We see how seriously the races swarm
In their attempts at sovereignty and form.
They are our wards we think to some extent
For the time being and with their consent,
To teach them how Democracy is meant.
"New order of the ages" did they say?
If it looks none too orderly today,
'Tis a confusion it was ours to start
So in it have to take courageous part.
No one of honest feeling would approve
A ruler who pretended not to love
A turbulence he had the better of.
Everyone knows the glory of the twain
Who gave America the aeroplane
To ride the whirlwind and the hurricane.
Some poor fool has been saying in his heart
Glory is out of date in life and art.
Our venture in revolution and outlawry
Has justified itself in freedom's story
Right down to now in glory upon glory.
Come fresh from an election like the last,
The greatest vote a people ever cast,
So close yet sure to be abided by,
It is no miracle our mood is high.
Courage is in the air in bracing whiffs
Better than all the stalemate an's and ifs.
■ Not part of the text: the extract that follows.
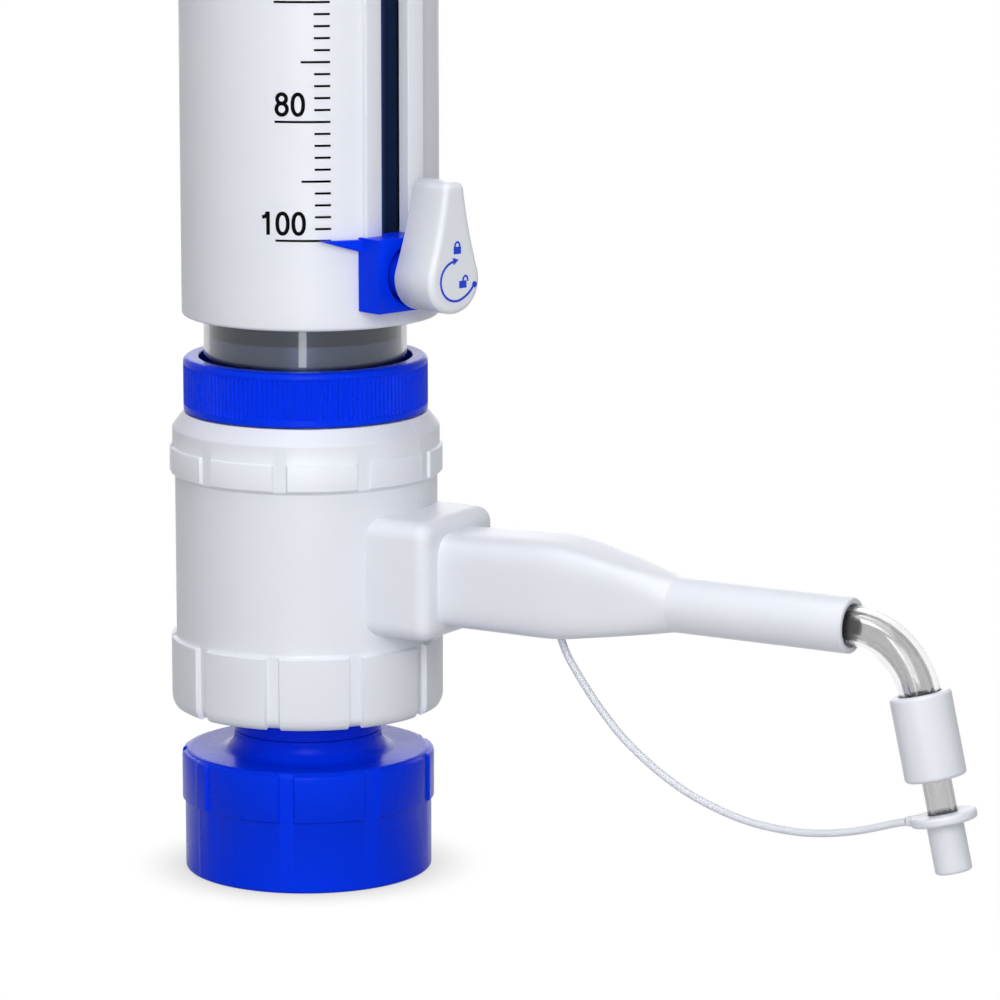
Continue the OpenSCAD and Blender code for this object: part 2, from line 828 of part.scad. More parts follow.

There was the book of profile tales declaring
For the emboldened politicians daring
To break with followers when in the wrong,
A healthy independence of the throng,
A democratic form of right devine
To rule first answerable to high design.
There is a call to life a little sterner,
And braver for the earner, learner, yearner.
Less criticism of the field and court
And more preoccupation with the sport.
It makes the prophet in us all presage
The glory of a next Augustan age
Of a power leading from its strength and pride,
Of young amibition eager to be tried,
Firm in our free beliefs without dismay,
In any game the nations want to play.
A golden age of poetry and power
Of which this noonday's the beginning hour.